[Data extract]
• • • • • • •
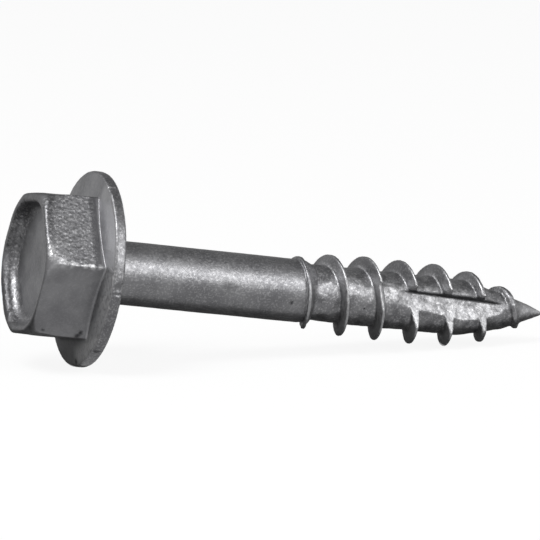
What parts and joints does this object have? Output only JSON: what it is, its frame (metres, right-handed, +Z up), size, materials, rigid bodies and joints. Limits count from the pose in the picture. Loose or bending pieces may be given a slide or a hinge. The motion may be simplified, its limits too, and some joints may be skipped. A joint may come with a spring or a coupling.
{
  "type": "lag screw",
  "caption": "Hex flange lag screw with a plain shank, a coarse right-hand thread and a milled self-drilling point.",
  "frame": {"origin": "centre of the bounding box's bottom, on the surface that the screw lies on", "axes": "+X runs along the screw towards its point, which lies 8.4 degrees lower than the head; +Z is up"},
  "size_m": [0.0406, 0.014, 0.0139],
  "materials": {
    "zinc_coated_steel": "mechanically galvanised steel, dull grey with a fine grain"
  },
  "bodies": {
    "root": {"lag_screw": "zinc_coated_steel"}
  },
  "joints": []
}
• • • • • • •
[Requirements]
Every line of the material must be returned exactly as it appears.

[Solution for this problem]
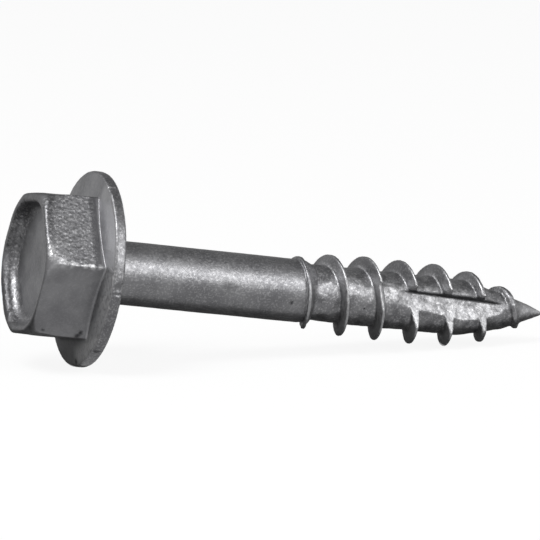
What parts and joints does this object have? Output only JSON: what it is, its frame (metres, right-handed, +Z up), size, materials, rigid bodies and joints. Limits count from the pose in the picture. Loose or bending pieces may be given a slide or a hinge. The motion may be simplified, its limits too, and some joints may be skipped. A joint may come with a spring or a coupling.
{
  "type": "lag screw",
  "caption": "Hex flange lag screw with a plain shank, a coarse right-hand thread and a milled self-drilling point.",
  "frame": {"origin": "centre of the bounding box's bottom, on the surface that the screw lies on", "axes": "+X runs along the screw towards its point, which lies 8.4 degrees lower than the head; +Z is up"},
  "size_m": [0.0406, 0.014, 0.0139],
  "materials": {
    "zinc_coated_steel": "mechanically galvanised steel, dull grey with a fine grain"
  },
  "bodies": {
    "root": {"lag_screw": "zinc_coated_steel"}
  },
  "joints": []
}